Abstract

NAND flash memory is the major storage media for both mobile storage cards and enterprise Solid-State Drives (SSDs). Log-block-based Flash Translation Layer (FTL) schemes have been widely used to manage NAND flash memory storage systems in industry. In log-block-based FTLs, a few physical blocks called log blocks are used to hold all page updates from a large amount of data blocks. Frequent page updates in log blocks introduce big overhead so log blocks become the system bottleneck. To address this problem, this paper presents BLog , a block-level log-block management scheme for MLC NAND flash memory storage system. In BLog, with block-level management, the update pages of a data block can be collected together and put into the same log block as much as possible; therefore, we can effectively reduce the associativities of log blocks so as to reduce the garbage collection overhead.

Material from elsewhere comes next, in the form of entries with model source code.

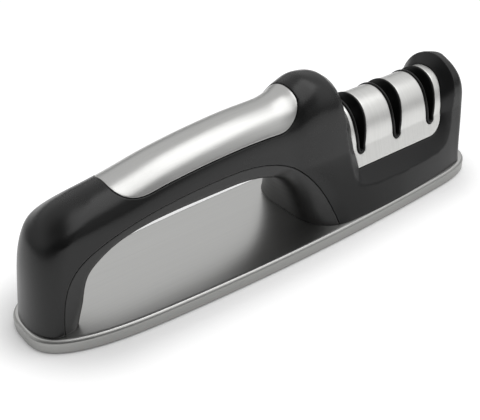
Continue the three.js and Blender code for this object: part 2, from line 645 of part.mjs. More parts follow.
const sharpener = new THREE.Group();
sharpener.add(
  piece('anti_slip_sole', antiSlipSole(), finishes.rubber()),
  piece('base_cover_plate', baseCoverPlate(), finishes.steel()),
  piece('base_core', baseCore(), finishes.inner()),
  piece('body_casing', bodyCasing(), finishes.casing()),
  piece('grip_liner', gripLiner(), finishes.liner()),
  piece('handle_inlay', handleInlay(), finishes.bright()),
  piece('head_cover', headCover(), finishes.bright()),
  piece('abrasive_carrier', abrasiveCarrier(), finishes.inner()),
  piece('carbide_blade_left', carbideBlade(-1), finishes.carbide()),
  piece('carbide_blade_right', carbideBlade(1), finishes.carbide()),
  piece('blade_clamp', bladeClamp(), finishes.pin()),
  piece('blade_clamp_screw', clampScrew(), finishes.pin()),
);
['carbide', 'diamond', 'ceramic'].forEach((stage, i) => {
  sharpener.add(piece(`slot_guide_${stage}`, slotGuide(i), finishes.guide()));
});
['diamond', 'ceramic'].forEach((stage, i) => {
  const x = slotPlaces[i + 1];
  sharpener.add(
    piece(`${stage}_axle`, axle(x), finishes.pin()),
    piece(`${stage}_wheel_left`, wheel(x, -1), finishes[stage](), [x, 0, axleHeight]),
    piece(`${stage}_wheel_right`, wheel(x, 1), finishes[stage](), [x, 0, axleHeight]),
  );
});
screwPlaces.forEach(([x, y], i) => {
  sharpener.add(piece(`base_screw_${i + 1}`, baseScrew(x, y, screwLength), finishes.pin()));
});
carrierScrewPlaces.forEach(([x, y], i) => {
  sharpener.add(piece(`carrier_screw_${i + 1}`, baseScrew(x, y, screwLength), finishes.pin()));
});

export default sharpener;
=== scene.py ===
"""A manual three stage knife sharpener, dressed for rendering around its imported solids."""
import math

import bpy
import numpy as np
from bpy.props import FloatProperty, FloatVectorProperty, PointerProperty
from bpy.types import Operator, Panel, PropertyGroup
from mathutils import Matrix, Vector
from mathutils.geometry import delaunay_2d_cdt


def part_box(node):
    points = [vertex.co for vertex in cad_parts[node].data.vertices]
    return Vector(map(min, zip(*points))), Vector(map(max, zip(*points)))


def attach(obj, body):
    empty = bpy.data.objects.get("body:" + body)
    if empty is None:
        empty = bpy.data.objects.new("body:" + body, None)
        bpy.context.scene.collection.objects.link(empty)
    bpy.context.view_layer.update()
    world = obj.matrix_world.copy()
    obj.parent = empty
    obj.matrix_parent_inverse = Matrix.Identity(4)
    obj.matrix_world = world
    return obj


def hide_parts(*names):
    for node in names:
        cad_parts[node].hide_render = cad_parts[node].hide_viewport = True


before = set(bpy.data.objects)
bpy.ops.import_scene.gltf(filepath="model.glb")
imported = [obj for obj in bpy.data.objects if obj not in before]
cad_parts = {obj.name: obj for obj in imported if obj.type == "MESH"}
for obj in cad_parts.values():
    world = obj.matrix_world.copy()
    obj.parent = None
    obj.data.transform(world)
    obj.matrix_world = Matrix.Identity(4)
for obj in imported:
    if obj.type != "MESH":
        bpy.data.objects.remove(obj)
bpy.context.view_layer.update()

bl_info = {
    "name": "Knife sharpener",
    "version": (1, 0, 0),
    "blender": (4, 5, 0),
    "location": "View3D > Sidebar > Sharpener",
    "description": "Builds the visible pieces, finishes and stage of a manual knife sharpener",
    "category": "Object",
}

MM = 0.001
BODY = "housing"


def node_box(name):
    """Lowest and highest corner of a node, in millimetres."""
    low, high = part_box(name)
    return [v / MM for v in low], [v / MM for v in high]


PLATE_LOW, PLATE_HIGH = node_box("base_cover_plate")
HALF_LENGTH = PLATE_HIGH[0]
HALF_PLATE = PLATE_HIGH[1]
PLATE_TOP = PLATE_HIGH[2]
# Sizes in millimetres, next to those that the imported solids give
SEAT = PLATE_TOP + 0.06
BODY_HEIGHT = node_box("body_casing")[1][2]
HANDLE_WIDTH = 27.0
SKIRT_HEIGHT, SKIRT_POWER = 26.0, 1.15
WALL_DRAFT = 0.02
REAR_CAP, REAR_CAP_POWER = 8.4, 2.1
REAR_LEAN, REAR_ROUNDING, REAR_POWER = 0.12, 10.3, 6
END_CAP, END_CAP_POWER = 5.0, 2.8
END_LEAN, END_ROUNDING, END_POWER = 0.037, 3.4, 8
END_BULGE, BULGE_RISE, BULGE_FALL, BULGE_LOSS = 1.1, (0, 22), (24, 34), 0.8
SOFT_REACH, SOFT_PASSES = 14.0, 24
HEAD_FOOT, HEAD_FOOT_RISE, HEAD_FOOT_LOSS = (-9, 6), (12, 36), 0.5
REAR_FOOT, REAR_FOOT_RISE, REAR_FOOT_ROUNDING = (-70, -84), (6, 16), 2
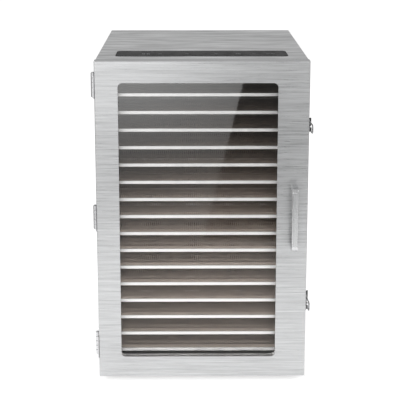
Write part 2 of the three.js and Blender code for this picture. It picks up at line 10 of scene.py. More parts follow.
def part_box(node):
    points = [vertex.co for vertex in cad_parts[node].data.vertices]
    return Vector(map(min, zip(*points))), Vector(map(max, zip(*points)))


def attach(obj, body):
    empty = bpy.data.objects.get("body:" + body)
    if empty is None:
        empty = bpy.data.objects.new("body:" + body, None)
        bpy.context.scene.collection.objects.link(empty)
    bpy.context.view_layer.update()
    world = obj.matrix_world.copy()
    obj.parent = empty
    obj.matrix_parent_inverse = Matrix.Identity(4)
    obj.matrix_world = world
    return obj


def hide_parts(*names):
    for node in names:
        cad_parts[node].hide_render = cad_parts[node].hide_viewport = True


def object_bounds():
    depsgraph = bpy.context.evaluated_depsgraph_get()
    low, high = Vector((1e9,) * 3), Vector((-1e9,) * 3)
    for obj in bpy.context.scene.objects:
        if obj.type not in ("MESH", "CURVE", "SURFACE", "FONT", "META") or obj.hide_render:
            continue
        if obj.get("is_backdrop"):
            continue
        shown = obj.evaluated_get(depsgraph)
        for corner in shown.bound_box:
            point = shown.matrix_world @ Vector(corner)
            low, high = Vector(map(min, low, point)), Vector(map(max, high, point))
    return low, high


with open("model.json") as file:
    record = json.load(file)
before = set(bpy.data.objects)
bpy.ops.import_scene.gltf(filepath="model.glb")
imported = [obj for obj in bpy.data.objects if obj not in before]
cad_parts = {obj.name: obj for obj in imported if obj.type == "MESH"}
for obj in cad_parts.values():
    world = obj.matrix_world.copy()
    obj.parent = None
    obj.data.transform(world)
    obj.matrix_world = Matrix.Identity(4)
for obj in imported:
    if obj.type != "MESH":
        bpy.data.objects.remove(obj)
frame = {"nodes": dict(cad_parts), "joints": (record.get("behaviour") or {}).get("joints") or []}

cad_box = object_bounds()
MM = 0.001
X, Y, Z = (1, 0, 0), (0, 1, 0), (0, 0, 1)
WHITE = (1, 1, 1, 1)
SHEET = 0.8 * MM
TRAYS = [name for name in sorted(frame["nodes"]) if name.startswith("tray_") and name[-2:].isdigit()]

# ---- places taken from the frame
DOOR_LO, DOOR_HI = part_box("door_panel")
DOOR = (DOOR_LO.x, DOOR_HI.x, DOOR_LO.z, DOOR_HI.z)
DOOR_CORNER = 1.2 * MM
FRONT_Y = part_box("front_frame")[0].y
SEAL_LO, SEAL_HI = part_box("window_seal")
SEAL_MARGIN = 11 * MM
WINDOW = (SEAL_LO.x + SEAL_MARGIN, SEAL_HI.x - SEAL_MARGIN, SEAL_LO.z + SEAL_MARGIN, SEAL_HI.z - SEAL_MARGIN)
WINDOW_RADIUS = 9 * MM


def joint_place(name):
    return next(joint for joint in frame["joints"] if joint["name"] == name)["pos_m"]


# ---- materials
NOISE_LOW, NOISE_HIGH = 0.3, 0.7  # most of a noise's values lie between these


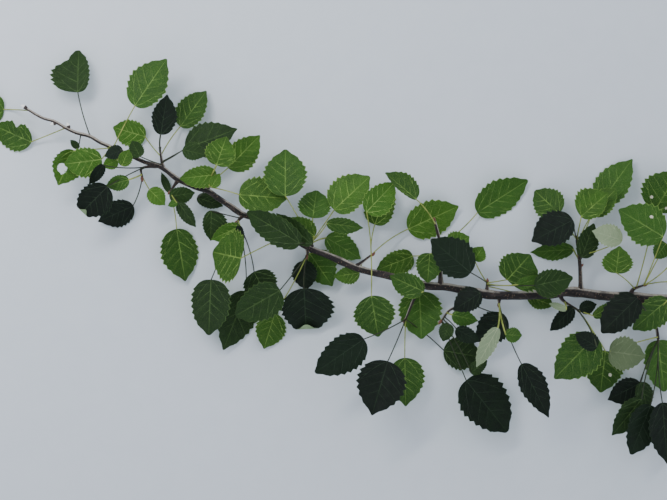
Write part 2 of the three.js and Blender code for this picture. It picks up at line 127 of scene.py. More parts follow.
# How far veins go: the midrib along the blade, the others to the plain margin.
MIDRIB_END, FORK_END, SIDE_VEIN_END = 0.965, 0.86, 0.84
# The strong veins from the base: start, rise and spread.
BASAL_START, BASAL_RISE, BASAL_SPREAD = 0.015, 0.5, 0.86
# Their forks: the part of the vein where each leaves it, and its rise, and the least spread of one.
FORKS = ((0.22, 0.05), (0.45, 0.07), (0.68, 0.09))
FORK_LEAST = 0.08
# Forms of veins: half width at the foot, what it loses to the end, and half height, the same.
MIDRIB = (0.62, 0.48, 0.4, 0.24)
CUT_MIDRIB = (0.62, 0.2, 0.4, 0.12)
BASAL_VEIN = (0.52, 0.38, 0.34, 0.18)
FORK_VEIN = (0.32, 0.22, 0.28, 0.14)
SIDE_VEIN = (0.4, 0.26, 0.3, 0.14)

STALK_RADIUS, STALK_BOW = 0.75, 0.05
STALK_SIDES, STALK_ROWS = 6, 13
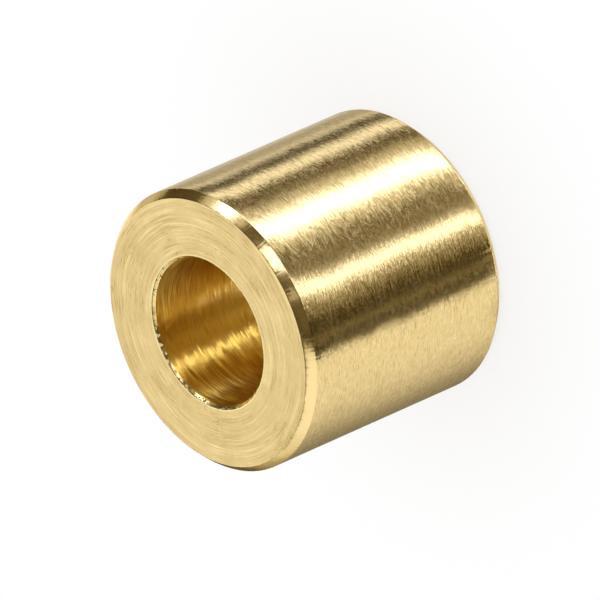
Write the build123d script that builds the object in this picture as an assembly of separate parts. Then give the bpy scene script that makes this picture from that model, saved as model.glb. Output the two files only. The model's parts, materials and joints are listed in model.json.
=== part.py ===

We also propose a novel partial merge operation strategy called reduced-order merge by which we can effectively postpone the garbage collection of log blocks so as to maximally utilize valid pages and reduce unnecessary erase operations in log blocks. Based on BLog, we design an FTL called BLogFTL for Multi-Level Cell (MLC) NAND flash. We conduct a set of experiments on a real hardware platform. Both representative FTL schemes and the proposed BLogFTL have been implemented in the hardware evaluation board. The experimental results show that our scheme can effectively reduce the garbage collection operations and reduce the system response time compared to the previous log-block-based FTLs for MLC NAND flash.